Adopting static analysis in an existing codebase

  1. Pick a primary tool — the one best suited to the team's platforms, languages, and security posture. One tool owns the baseline; additional tools layer on top for specific domains (e.g. language-specific scanners, supply-chain scanners)
  2. Run it first in report-only mode on main — nothing blocks, everyone sees the current state
  3. Establish a baseline; record the numbers, so improvements are measurable
  4. Turn on new-code gating — the PR pipeline fails when new code introduces findings above an agreed severity
  5. Triage the top-severity existing findings as a one-off, or schedule them as debt items
  6. Iterate on the ruleset — add rules that fit, disable rules that don't, document suppressions

What a quality gate should cover

A quality gate that is enforced on every PR typically checks some combination of:

  • No new findings above an agreed severity
  • No new security hotspots introduced without explicit review
  • New code test coverage at or above an agreed threshold
  • New code duplication below an agreed threshold
  • No new "critical" architectural violations (e.g. layering rules the codebase follows)

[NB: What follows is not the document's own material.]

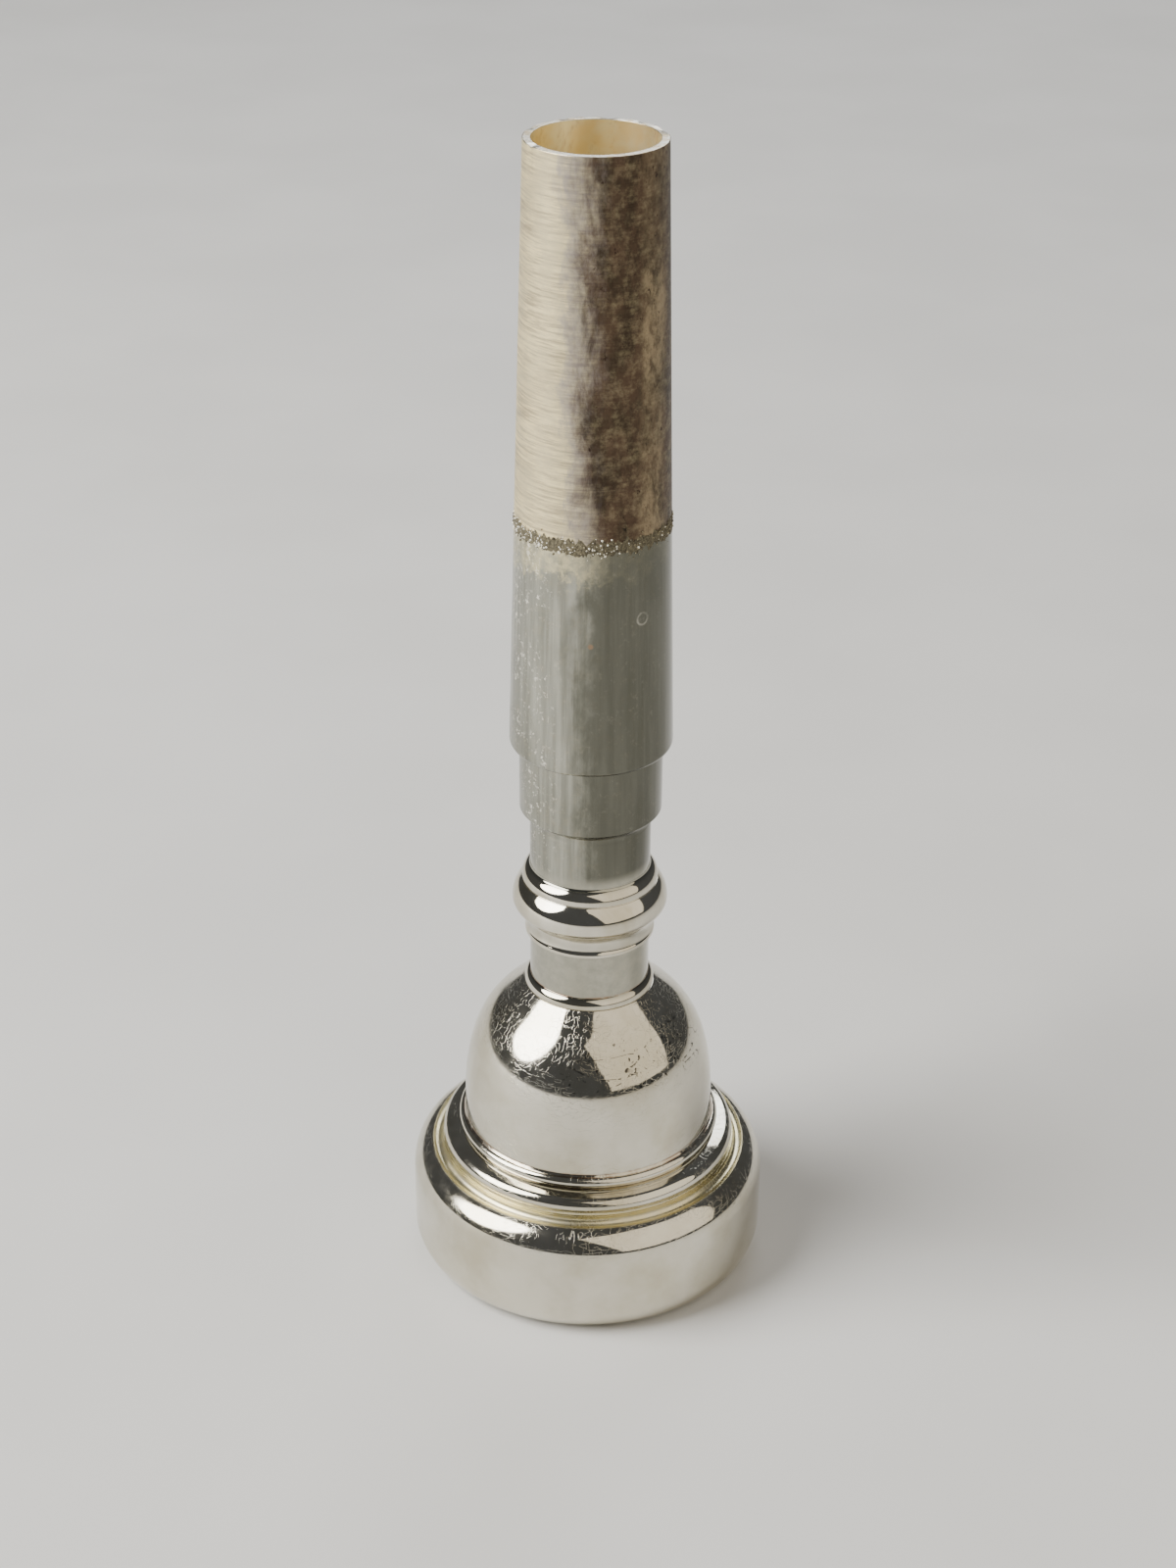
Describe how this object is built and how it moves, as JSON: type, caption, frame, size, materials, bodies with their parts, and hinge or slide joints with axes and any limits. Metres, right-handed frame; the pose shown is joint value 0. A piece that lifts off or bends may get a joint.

Each of these is a policy decision, not a technical one. The thresholds that work for one team will not work for another — the point is to make them explicit and to enforce the ones that have been chosen.

Choosing the primary tool

The landscape of static analysis tools is wide. A rough orientation:

Tool familyTypical strength
SonarQube / SonarCloudBroad quality + security across a multi-language portfolio; mature gate UX
CodeQLDeep security analysis; strong for custom security query authoring
SemgrepFast, rule-authoring-friendly; widely used for custom pattern matching
DeepSourceHosted quality + security; lighter-touch integration
Language-specific (Bandit, Brakeman, etc.)Deep coverage of a single language's idioms and vulnerabilities

The right default is the one that fits the organisation's stack, not the one highest in any given comparison. Teams frequently run one broad tool (SonarQube or equivalent) and layer one or two specialised tools on top for their specific risk areas.

Integrating with the development workflow

  • IDE integration (where the tool supports it) surfaces findings at the moment of authoring — shortest feedback loop
  • Pre-merge CI run enforces the gate; the PR cannot merge with a failing gate
  • Dashboard view tracks overall trends — reviewed on a cadence, not every day
  • Rules and thresholds live in version control; changes are reviewable

Common Pitfalls

Running only on the main branch. Post-merge findings arrive too late. The code is in history, the author has context-switched, and fixing requires a new PR. Run on every PR.

Enabling all rules at once on an existing codebase. Thousands of findings, most of them historical, all blocking. The team learns to ignore the gate — or worse, the gate gets disabled entirely. Adopt the new-code policy from the start.

Treating coverage as a quality ceiling. Coverage alone does not make tests good. A test that calls a function without asserting anything will increase coverage while providing no safety. Coverage is a minimum floor; test quality is a separate question. See Testing Standards.

Suppressing issues without documentation. A suppression without a comment is indistinguishable from "we gave up." It accumulates as invisible debt and obscures the real state of the codebase. Every suppression is a reviewable decision.

Choosing the tool for the dashboard. Good dashboards help, but a tool is not chosen for its graphs — it is chosen for the accuracy and usefulness of its findings on the codebase's actual languages and patterns. Evaluate with real code, not marketing material.

Treating the tool's defaults as the team's standards. Default rulesets are starting points, not finished products. Teams that never customise the ruleset inherit decisions made by someone who does not know the codebase. Review the defaults; disable what does not fit; document what is kept.

Not rotating the tool's credentials. The authentication token is a long-lived credential stored in CI. Treat it like any other secret: rotate on schedule, scope to the minimum permission, revoke immediately on exposure. See Secrets Management.

Ignoring tool upgrades. A static analysis tool evolves; new versions add rules that would have been valuable to apply sooner. A team on a year-old version is a team missing a year of tool improvements. Upgrade on a cadence, with the new-code policy absorbing any newly-surfaced historical findings.